- What needs to be done -
Examine the records and identify each line that includes the string "with". Copy those lines.

Records that describe objects
════

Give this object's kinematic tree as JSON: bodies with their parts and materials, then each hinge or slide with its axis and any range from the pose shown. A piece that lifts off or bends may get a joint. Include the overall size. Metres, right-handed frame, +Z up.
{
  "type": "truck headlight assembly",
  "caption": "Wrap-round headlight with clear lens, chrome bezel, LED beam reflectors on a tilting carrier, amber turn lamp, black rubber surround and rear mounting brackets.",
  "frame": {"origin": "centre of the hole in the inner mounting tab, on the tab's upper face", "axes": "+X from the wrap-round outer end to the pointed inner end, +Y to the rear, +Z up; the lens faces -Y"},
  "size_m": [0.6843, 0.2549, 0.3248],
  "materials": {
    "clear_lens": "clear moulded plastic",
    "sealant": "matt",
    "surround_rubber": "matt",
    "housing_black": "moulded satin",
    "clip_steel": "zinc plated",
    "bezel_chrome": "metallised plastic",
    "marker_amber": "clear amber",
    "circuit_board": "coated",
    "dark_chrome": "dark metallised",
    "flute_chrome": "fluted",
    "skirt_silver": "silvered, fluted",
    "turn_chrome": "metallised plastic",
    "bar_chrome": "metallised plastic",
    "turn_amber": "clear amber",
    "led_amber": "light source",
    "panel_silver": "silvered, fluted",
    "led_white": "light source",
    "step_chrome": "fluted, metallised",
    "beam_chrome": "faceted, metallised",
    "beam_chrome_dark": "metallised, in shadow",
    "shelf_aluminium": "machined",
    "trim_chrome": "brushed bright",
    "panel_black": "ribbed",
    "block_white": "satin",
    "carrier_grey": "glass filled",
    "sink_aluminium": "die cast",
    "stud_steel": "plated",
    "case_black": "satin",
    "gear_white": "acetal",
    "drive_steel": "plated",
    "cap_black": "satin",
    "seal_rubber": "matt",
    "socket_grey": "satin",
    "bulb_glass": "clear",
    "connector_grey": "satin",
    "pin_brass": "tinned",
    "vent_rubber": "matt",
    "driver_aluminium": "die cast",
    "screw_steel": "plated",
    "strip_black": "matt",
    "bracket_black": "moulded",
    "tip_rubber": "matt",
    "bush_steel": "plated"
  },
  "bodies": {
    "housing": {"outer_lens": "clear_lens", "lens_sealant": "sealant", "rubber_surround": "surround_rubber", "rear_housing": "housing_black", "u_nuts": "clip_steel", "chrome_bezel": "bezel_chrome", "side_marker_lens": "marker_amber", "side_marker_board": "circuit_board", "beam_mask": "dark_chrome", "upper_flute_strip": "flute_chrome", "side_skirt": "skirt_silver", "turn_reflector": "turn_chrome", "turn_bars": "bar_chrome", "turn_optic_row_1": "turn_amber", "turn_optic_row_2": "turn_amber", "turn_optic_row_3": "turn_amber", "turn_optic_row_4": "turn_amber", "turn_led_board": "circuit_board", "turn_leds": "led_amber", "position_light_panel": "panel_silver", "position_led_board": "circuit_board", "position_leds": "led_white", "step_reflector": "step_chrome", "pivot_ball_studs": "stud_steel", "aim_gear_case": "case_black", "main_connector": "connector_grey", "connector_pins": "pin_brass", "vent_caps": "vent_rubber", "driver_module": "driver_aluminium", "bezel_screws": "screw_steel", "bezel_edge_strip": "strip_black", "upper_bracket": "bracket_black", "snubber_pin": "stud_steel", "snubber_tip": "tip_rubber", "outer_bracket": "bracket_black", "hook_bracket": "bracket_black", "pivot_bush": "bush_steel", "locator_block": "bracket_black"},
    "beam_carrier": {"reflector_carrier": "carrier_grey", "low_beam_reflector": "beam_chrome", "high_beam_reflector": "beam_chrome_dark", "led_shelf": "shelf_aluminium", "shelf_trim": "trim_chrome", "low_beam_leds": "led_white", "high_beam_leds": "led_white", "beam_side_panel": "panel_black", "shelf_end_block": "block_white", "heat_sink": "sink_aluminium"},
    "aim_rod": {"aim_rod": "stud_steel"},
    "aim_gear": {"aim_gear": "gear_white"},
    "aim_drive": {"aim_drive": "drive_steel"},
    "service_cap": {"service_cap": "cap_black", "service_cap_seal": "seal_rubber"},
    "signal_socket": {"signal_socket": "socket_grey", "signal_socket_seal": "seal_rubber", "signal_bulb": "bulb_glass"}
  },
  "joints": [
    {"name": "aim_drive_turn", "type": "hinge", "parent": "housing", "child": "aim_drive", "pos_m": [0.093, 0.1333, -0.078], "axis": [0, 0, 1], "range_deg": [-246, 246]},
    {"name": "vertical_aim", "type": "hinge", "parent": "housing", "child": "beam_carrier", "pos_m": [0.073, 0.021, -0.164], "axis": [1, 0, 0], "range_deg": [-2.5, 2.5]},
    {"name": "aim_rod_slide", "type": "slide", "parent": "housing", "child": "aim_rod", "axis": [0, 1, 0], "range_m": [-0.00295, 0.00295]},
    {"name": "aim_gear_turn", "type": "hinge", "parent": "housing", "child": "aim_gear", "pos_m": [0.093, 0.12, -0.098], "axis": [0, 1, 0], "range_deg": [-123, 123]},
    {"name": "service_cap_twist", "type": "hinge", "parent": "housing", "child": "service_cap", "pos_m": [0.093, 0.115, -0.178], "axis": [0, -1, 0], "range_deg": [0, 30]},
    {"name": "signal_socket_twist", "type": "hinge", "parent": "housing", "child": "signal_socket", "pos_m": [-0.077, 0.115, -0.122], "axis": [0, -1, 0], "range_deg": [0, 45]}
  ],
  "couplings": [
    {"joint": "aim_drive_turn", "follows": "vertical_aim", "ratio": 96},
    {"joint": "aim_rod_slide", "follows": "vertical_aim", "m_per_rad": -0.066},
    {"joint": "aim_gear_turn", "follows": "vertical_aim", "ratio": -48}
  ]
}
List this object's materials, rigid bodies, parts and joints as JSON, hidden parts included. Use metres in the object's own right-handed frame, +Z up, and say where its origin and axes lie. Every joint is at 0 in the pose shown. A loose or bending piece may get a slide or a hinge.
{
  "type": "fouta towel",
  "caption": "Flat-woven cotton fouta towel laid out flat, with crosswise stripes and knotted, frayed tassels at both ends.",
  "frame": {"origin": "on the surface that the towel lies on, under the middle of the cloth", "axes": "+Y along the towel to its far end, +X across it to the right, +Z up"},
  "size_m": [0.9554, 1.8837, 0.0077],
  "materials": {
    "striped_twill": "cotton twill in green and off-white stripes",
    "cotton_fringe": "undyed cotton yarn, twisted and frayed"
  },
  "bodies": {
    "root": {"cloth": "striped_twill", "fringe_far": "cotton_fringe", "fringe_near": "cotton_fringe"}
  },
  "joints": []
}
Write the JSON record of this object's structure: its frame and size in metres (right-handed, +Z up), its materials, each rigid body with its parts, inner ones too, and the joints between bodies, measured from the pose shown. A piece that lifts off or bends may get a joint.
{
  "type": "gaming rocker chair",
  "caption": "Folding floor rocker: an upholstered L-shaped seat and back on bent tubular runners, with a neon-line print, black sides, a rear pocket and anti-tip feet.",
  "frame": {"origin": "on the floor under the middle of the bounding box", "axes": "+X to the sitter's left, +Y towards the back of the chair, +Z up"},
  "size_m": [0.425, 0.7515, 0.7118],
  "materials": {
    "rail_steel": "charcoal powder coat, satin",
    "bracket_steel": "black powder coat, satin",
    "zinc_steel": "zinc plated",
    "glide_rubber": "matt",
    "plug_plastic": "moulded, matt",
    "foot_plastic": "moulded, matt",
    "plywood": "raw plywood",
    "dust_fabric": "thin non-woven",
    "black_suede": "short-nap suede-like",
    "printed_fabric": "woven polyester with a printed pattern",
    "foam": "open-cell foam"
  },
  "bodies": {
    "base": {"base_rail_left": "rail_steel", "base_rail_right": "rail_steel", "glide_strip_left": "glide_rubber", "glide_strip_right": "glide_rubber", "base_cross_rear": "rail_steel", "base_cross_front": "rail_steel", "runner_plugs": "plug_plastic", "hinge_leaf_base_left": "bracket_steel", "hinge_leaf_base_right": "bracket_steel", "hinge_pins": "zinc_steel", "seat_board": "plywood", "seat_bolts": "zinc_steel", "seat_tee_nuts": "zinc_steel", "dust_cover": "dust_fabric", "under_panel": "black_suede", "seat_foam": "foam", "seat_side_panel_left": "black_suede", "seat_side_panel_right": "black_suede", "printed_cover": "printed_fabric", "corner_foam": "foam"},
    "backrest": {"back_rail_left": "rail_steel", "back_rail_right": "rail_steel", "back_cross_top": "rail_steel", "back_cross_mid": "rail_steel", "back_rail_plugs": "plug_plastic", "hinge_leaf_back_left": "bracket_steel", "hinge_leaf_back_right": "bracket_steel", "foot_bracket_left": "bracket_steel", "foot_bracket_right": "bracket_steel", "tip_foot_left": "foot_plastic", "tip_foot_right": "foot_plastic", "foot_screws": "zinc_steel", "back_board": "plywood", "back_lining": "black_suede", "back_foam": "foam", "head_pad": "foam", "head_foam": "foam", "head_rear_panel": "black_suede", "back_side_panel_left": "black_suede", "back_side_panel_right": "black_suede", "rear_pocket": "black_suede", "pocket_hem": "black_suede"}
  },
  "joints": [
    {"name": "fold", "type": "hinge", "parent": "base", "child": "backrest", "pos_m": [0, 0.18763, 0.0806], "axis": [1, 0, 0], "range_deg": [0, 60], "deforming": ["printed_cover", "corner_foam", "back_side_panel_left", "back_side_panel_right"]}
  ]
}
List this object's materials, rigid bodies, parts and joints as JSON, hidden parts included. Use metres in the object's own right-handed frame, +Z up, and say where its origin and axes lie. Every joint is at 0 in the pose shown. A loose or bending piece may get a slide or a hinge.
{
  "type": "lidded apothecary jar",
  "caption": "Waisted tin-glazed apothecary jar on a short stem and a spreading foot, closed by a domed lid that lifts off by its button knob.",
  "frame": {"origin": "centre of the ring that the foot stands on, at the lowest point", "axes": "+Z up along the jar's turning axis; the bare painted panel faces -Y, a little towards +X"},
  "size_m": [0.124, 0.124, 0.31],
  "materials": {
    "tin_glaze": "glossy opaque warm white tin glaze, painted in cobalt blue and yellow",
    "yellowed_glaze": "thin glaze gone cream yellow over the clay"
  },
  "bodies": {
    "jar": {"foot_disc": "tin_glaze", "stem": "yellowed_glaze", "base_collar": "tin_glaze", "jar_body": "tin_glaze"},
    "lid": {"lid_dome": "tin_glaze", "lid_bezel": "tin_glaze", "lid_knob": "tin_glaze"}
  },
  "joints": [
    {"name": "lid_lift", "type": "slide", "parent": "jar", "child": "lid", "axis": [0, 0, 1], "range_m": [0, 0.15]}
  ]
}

════

- Solved problem -
Give this object's kinematic tree as JSON: bodies with their parts and materials, then each hinge or slide with its axis and any range from the pose shown. A piece that lifts off or bends may get a joint. Include the overall size. Metres, right-handed frame, +Z up.
  "caption": "Wrap-round headlight with clear lens, chrome bezel, LED beam reflectors on a tilting carrier, amber turn lamp, black rubber surround and rear mounting brackets.",
  "caption": "Flat-woven cotton fouta towel laid out flat, with crosswise stripes and knotted, frayed tassels at both ends.",
Write the JSON record of this object's structure: its frame and size in metres (right-handed, +Z up), its materials, each rigid body with its parts, inner ones too, and the joints between bodies, measured from the pose shown. A piece that lifts off or bends may get a joint.
  "caption": "Folding floor rocker: an upholstered L-shaped seat and back on bent tubular runners, with a neon-line print, black sides, a rear pocket and anti-tip feet.",
    "printed_fabric": "woven polyester with a printed pattern",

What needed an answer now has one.